The Texas Supreme Court granted the insurers’ petition for mandamus relief and directed the trial court to compel appraisal.

The court began by reaffirming that appraisal clauses are “generally enforceable, absent illegality or waiver.” Citing State Farm Lloyds v. Johnson, 290 S.W.3d 886 (Tex. 2009), the court emphasized that appraisal is designed to resolve disputes concerning the amount of loss, while courts remain responsible for resolving questions of coverage and liability. At the same time, the court reiterated Johnson’s recognition that “any appraisal necessarily includes some causation element, because setting the amount of loss requires appraisers to decide between damages for which coverage is claimed from damages caused by everything else.” The court further noted Johnson’s admonition that “the fact that an appraisal may turn out to involve not just damage but also liability does not mean appraisal should be prohibited as an initial matter.” According to the court, Johnson establishes a “significant hurdle” for a party seeking to avoid appraisal. Unless the “‘amount of loss’ will never be needed” to resolve the parties’ dispute, appraisals should proceed without preemptive judicial intervention.

Applying these principles, the court concluded that the parties’ dispute involved, at least in part, the amount of loss.

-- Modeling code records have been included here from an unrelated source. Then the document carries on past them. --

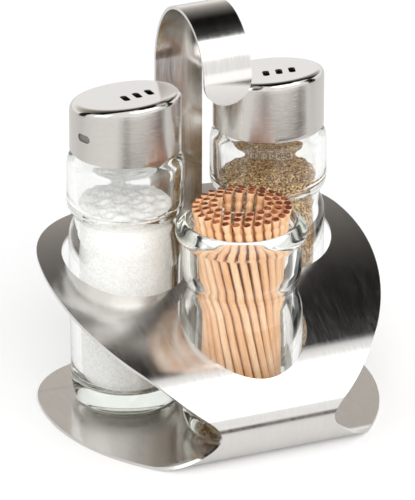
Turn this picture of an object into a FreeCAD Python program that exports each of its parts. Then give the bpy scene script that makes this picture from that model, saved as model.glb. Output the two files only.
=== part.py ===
import FreeCAD, Part
import math
import os
import Sketcher
from FreeCAD import Placement, Rotation, Vector

# Salt, pepper and toothpick set in a stand bent from one steel sheet, in millimetres.
# +Z is up and the floor is z = 0. The shakers stand at x = -23 and +23 on the y = 0 line,
# the toothpick jar stands in front of them, towards -Y, and x = 0 is the plane of symmetry.

doc = FreeCAD.newDocument("TableSet")
sheet = doc.addObject("Spreadsheet::Sheet", "Sizes")

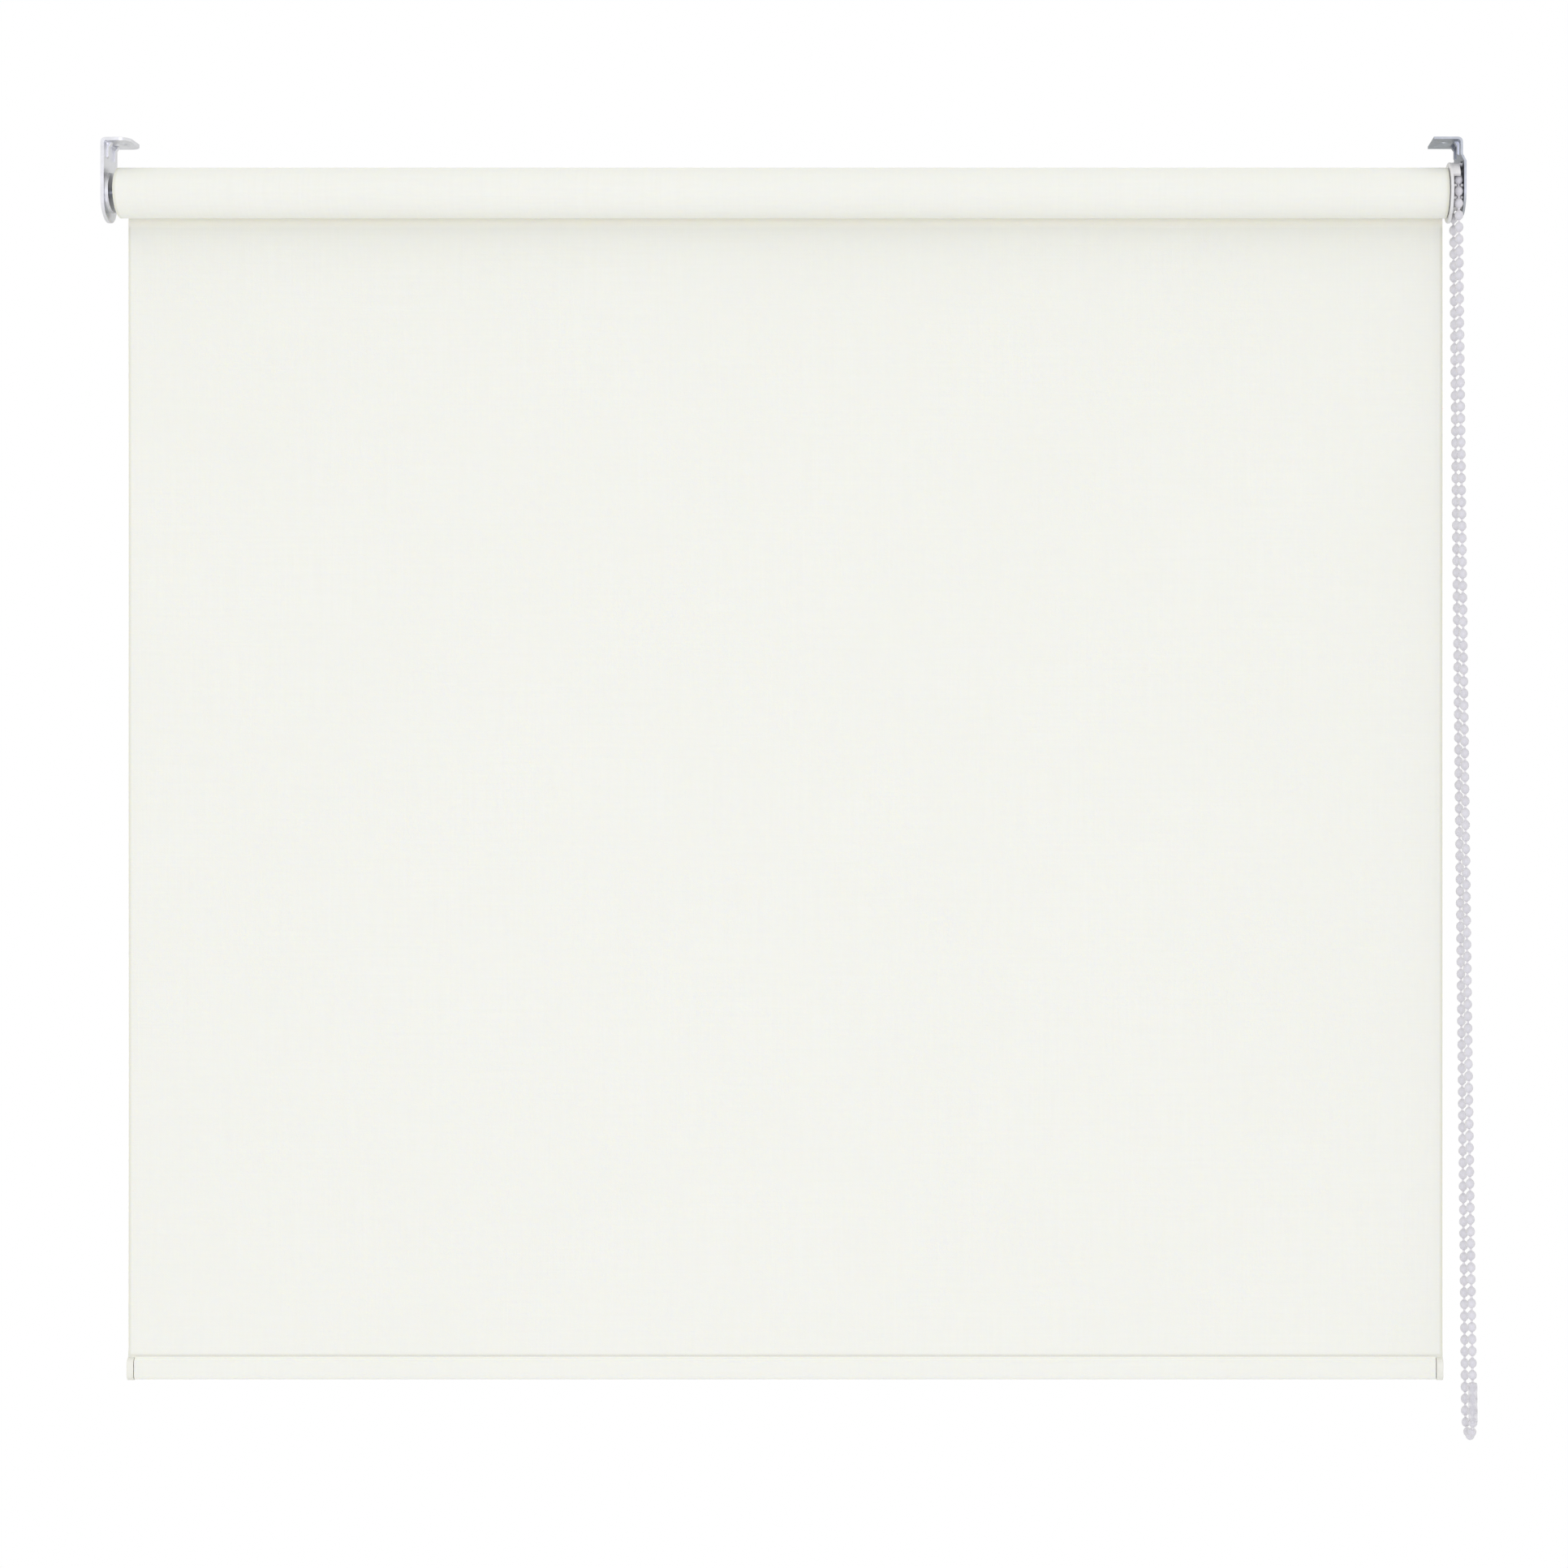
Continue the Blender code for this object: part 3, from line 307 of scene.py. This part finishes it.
def zinc_finish(name, dark, light, glint, rim):
    """Zinc plate: cool grey, softly spangled, with faint drawing marks.

    The rim is the strength of its reflection at grazing angles.
    """
    finish = Finish(name, Metallic=1.0, Roughness=0.3)
    finish.shader.inputs["Specular Tint"].default_value = (rim, rim, rim, 1.0)
    place = finish.place()
    cloud = finish.noise(place, 160.0, 4.0)
    spangle = finish.node("ShaderNodeTexVoronoi", {"Vector": place, "Scale": 420.0})
    grey = finish.node("ShaderNodeRGBToBW", {"Color": spangle.outputs["Color"]}).outputs[0]
    tone = finish.mix(finish.spread(cloud, 0.0, 1.0), dark, light)
    finish.set("Base Color", finish.mix(finish.spread(grey, 0.0, 0.35, 0.0, 1.0), tone, glint))
    finish.set("Roughness", finish.spread(cloud, 0.28, 0.40))
    scratches = finish.noise(finish.place("Object", (1.0, 0.06, 0.06)), 2600.0, 2.0)
    finish.bump(scratches, 0.00002, 0.10)
    return finish.material


def metal_finish(name, dark, light, roughness, along):
    """Bare metal with fine lines along one axis (0 for X)."""
    finish = Finish(name, Metallic=1.0, Roughness=roughness)
    cloud = finish.noise(finish.place(), 120.0, 3.0)
    stretch = tuple(0.03 if i == along else 1.0 for i in range(3))
    lines = finish.noise(finish.place("Object", stretch), 2200.0)
    finish.set("Base Color", finish.mix(finish.spread(lines, 0.0, 1.0), dark, light))
    finish.set("Roughness", finish.spread(cloud, roughness - 0.06, roughness + 0.08))
    finish.bump(lines, 0.00002, 0.3)
    return finish.material


def plastic_finish(name, dark, light, roughness, glow=0.0):
    """Moulded plastic: slight flow marks, fine matte grain, a little light inside."""
    finish = Finish(name, Roughness=roughness)
    finish.shader.inputs["Subsurface Weight"].default_value = glow
    finish.shader.inputs["Subsurface Radius"].default_value = (0.0012, 0.0011, 0.0010)
    place = finish.place()
    cloud = finish.noise(place, 140.0, 3.0)
    grain = finish.noise(place, 3800.0, 2.0)
    finish.set("Base Color", finish.mix(finish.spread(cloud, 0.0, 1.0), dark, light))
    finish.set("Roughness", finish.spread(cloud, roughness - 0.06, roughness + 0.08))
    finish.bump(grain, 0.00003, 0.3)
    return finish.material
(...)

Although the insured attempted to characterize the dispute as one involving coverage and claims handling, the court found that the parties’ disagreement concerning mold remediation, building-code compliance expense, and replacement cost valuation all implicated the amount of loss and therefore fell within the scope of appraisal.

With respect to mold remediation, the court concluded that disputes regarding allocation of mold-related losses among insurers and whether remediation should have been priced on a time-and-materials basis or a fixed-price basis were disputes over the cost of loss, not the existence of coverage. Similarly, insurers’ contention that certain repairs were more extensive than necessary presented a disagreement regarding the proper scope and cost of repairs—an appraisal issue rather than a coverage issue. The court likewise concluded that disagreements concerning the replacement cost measure of loss implicated valuation questions appropriately raised through appraisal.

Finally, the court also rejected the insured’s contention that the insurers’ alleged bad faith claims handling and prior material breach excused compliance with the appraisal provision. The court emphasized that Texas law recognizes only “two specific, limited exceptions” to the enforcement of an appraisal clauses—illegality and waiver. Neither exception was present. The court further observed that the court of appeals had already rejected the insured’s prior breach theory because it effectively “puts the cart before the horse.” Determining whether the insurers materially breached the insurance policy would require a court to adjudicate the merits of the parties’ dispute before appraisal occurs, contrary to the role appraisal is intended to play in the claims adjustment process. As Johnson recognized, appraisal is designed to occur before suit is filed and before courts are asked to resolve the parties’ substantive disputes. Accordingly, the court held that allegations of bad faith or other purported breaches by the insurer do not create an independent exception to an otherwise enforceable appraisal clause.

Comments

The decision strengthens insurers’ ability to compel appraisal in Texas by reaffirming that appraisal should proceed whenever the parties’ disagreement concerns, at least in part, the amount of loss. The ruling also provides guidance on the proper sequencing of first-party property disputes. Even where the insured asserts coverage defenses, bad faith allegations, or other extra-contractual claims, those issues generally do not prevent appraisal from going forward. Instead, appraisal remains the mechanism for determining the amount of loss, with any remaining coverage and liability issues to be resolved afterward.